We may never know how many died of starvation in 1932-33. Yushchenko and others speak of 10 million, or about a third of the population of Ukraine. However, more reliable estimates in Ukraine and elsewhere suggest that the death toll was three to five million, still a truly staggering figure.
It is problematic for scholars when issues become heavily politicized before definitive conclusions have been reached. The Soviet regime denied the existence of the famine for 54 years. Communists in Ukraine reject the notion that Moscow turned on Ukrainians, as do Russia and several western countries.
However, Yushchenko has made the Holodomor the central event in the history of modern Ukraine. It is a divisive one because of the association of the U.S.S.R. with modern Russia. Implicitly, it is alleged that Russia is responsible for the deaths of millions of Ukrainians. Russian president Dmitry Medvedev demurs, and the late Aleksandr Solzhenitsyn argued that famine occurred also in Russia as well as among ethnic Russians, Jews and Germans resident in Ukraine.
However, archival evidence suggests that the ethnic dimension of the famine was always present. Soviet Ukraine in the 1920s had been allowed to develop its own culture and institutions under a policy known as “indigenization.” By the early 1930s, the Soviet authorities were very concerned by the results. Led by the commissar of education and former colleague of Lenin, Mykola Skrypnyk, the republic was distancing itself from Russia.
National “deviationism” in Ukraine was linked by Stalin with the danger of new intervention from Poland, regarded as a hostile neighbor since the war of 1919-20. He wrote in a letter to his colleague Lazar Kaganovich, party leader of Ukraine in the 1920s, that he feared that “we might lose Ukraine” and that Polish leader Josef Pilsudski would exploit dissatisfaction in the republic.
Added to these volatile elements, the Soviet regime began rapidly to collectivize farms starting in 1929. Ukraine was among the first republics to be collectivized. In Kazakhstan, a third of the peasantry (about one million people) died by 1931. Stalin’s goal was “to liquidate the kulaks (rich peasants) as a class.” Many so designated destroyed their livestock rather than give it up to the new collective farms. The countryside became a war zone in which millions were dispossessed, with many deported to Siberia or the Far North.

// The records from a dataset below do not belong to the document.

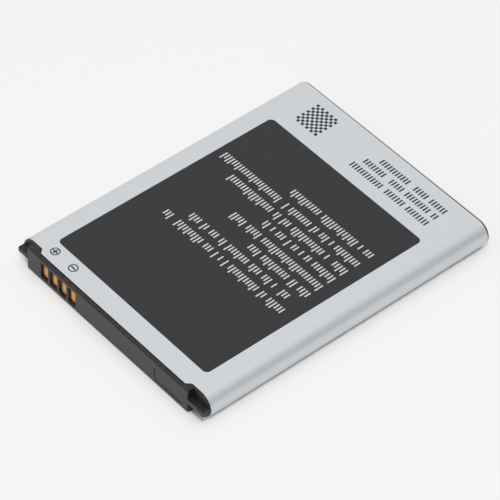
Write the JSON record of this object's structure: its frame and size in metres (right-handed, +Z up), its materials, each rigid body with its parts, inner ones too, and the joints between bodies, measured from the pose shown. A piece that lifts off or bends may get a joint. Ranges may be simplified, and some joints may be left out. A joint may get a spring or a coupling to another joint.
{
  "type": "mobile phone battery",
  "caption": "Flat removable phone battery: a film-wrapped cell can with round sides and a black end cap with keyed corner tongues and recessed gold contacts.",
  "frame": {"origin": "middle of the underside, the face opposite the printed label face", "axes": "+X along the contact edge towards the minus end, +Y from the contact end to the closed end of the can, +Z up through the pack's thickness towards the printed face"},
  "size_m": [0.05, 0.065, 0.0054],
  "materials": {
    "label_film": "satin printed film, silver with a dark field",
    "can_metal": "drawn, dull",
    "cap_plastic": "fine moulded grain, black",
    "gold_plate": "gold plated, satin",
    "nickel": "plain rolled strip",
    "gasket_plastic": "moulded",
    "insulating_fibre": "pressed fibre sheet",
    "tape": "double-sided tape",
    "board_laminate": "solder mask over laminate",
    "breaker_plastic": "moulded",
    "chip_plastic": "moulded",
    "chip_ceramic": "fired, dull"
  },
  "bodies": {
    "root": {"label": "label_film", "cell_can": "can_metal", "can_lid": "can_metal", "terminal_gasket": "gasket_plastic", "negative_terminal": "nickel", "fill_plug": "nickel", "weld_plate": "nickel", "lid_insulator": "insulating_fibre", "end_cap": "cap_plastic", "cap_tape_left": "tape", "cap_tape_right": "tape", "circuit_board": "board_laminate", "negative_board_tab": "nickel", "positive_board_tab": "nickel", "trip_breaker": "breaker_plastic", "breaker_lead": "nickel", "negative_lead": "nickel", "positive_lead": "nickel", "switch_transistor": "chip_plastic", "protection_chip": "chip_plastic", "temperature_sensor": "chip_ceramic", "identity_resistor": "chip_ceramic", "supply_resistor": "chip_ceramic", "sense_resistor": "chip_ceramic", "supply_capacitor": "chip_ceramic", "contact_capacitor": "chip_ceramic", "contact_positive": "gold_plate", "contact_identity": "gold_plate", "contact_sensor": "gold_plate", "contact_negative": "gold_plate"}
  },
  "joints": []
}
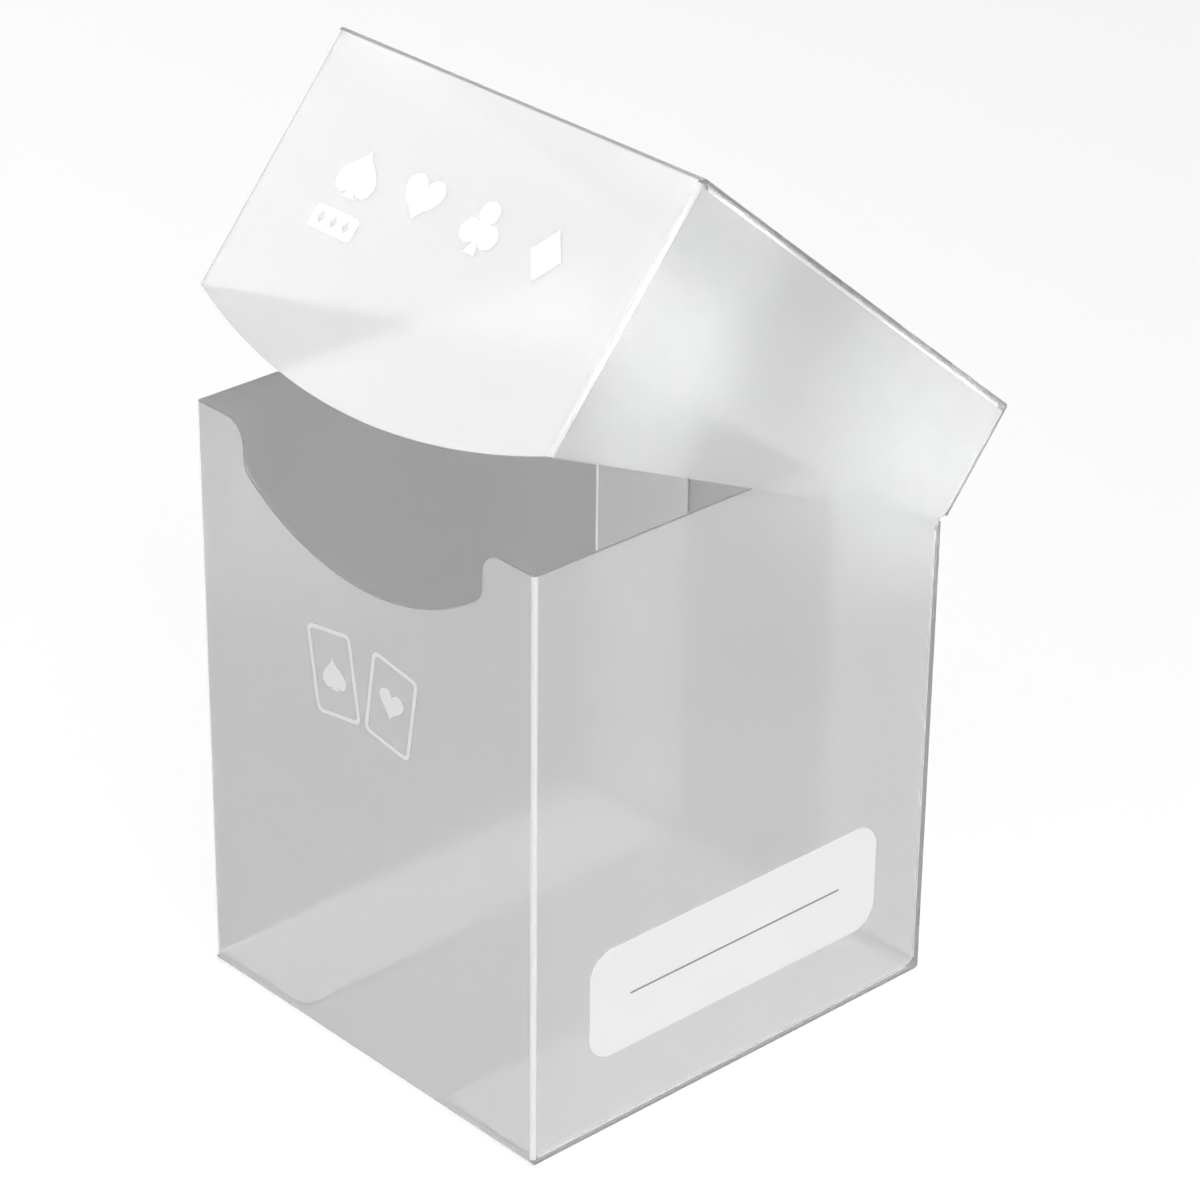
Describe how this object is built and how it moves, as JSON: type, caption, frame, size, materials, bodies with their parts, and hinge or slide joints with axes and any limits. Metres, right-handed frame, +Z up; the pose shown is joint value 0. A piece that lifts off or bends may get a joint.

After collectivization, state grain quotas were imposed on the farms. Grain was taken before the farmers could feed themselves and their families, and quotas were raised sharply in Ukraine, despite a poor harvest in 1931 in particular. Stalin, who used the grain to feed the growing urban population as well as the Red Army, appointed Extraordinary Grain Commissions in several regions. Vyacheslav Molotov led the one in Ukraine. When the grain ran out, Molotov demanded that the commissions take all food from the villages, which were stripped bare as though a plague of locusts had descended on them.
Peasants could not travel to towns or cross borders to obtain food after 1932, as they were not assigned passports like the rest of the population. In January 1933, Ukraine’s border with North Caucasus was closed. Ukraine’s leadership in Kharkiv, the capital at the time, was distraught. Most Ukrainian Communists blamed “kulaks” and nationalists for the starvation in villages. Stalin then sent his own plenipotentiary, Pavel Postyshev, to Kharkiv to purge the dithering leaders. Later all these figures either died during the purges or, like Skrypnyk, took their own lives.
The mass deaths of peasants were concealed from the public with the collusion of some western journalists and diplomats. Many prominent figures – including George Bernard Shaw, and Sidney and Beatrice Webb – reported that this ravaged land was in fact a Communist utopia. Walter Duranty of The New York Times lied systematically to Americans about the situation in the Soviet countryside.
The link between the Ukrainian famine and external events is clear. In January 1933, Hitler had come to power in Germany, adding another dire threat to Stalin’s regime. Ukrainian nationalists, Poles, Hitler and Stalin’s chief enemy, Leon Trotsky, all feature in Stalin’s correspondence and party documents as threats to Soviet security.
Whether or not this catastrophe was premeditated – and we may never find a “smoking gun’’ – Stalin, Molotov and other Soviet leaders deliberately starved their own people and then concealed this atrocity from the outside world.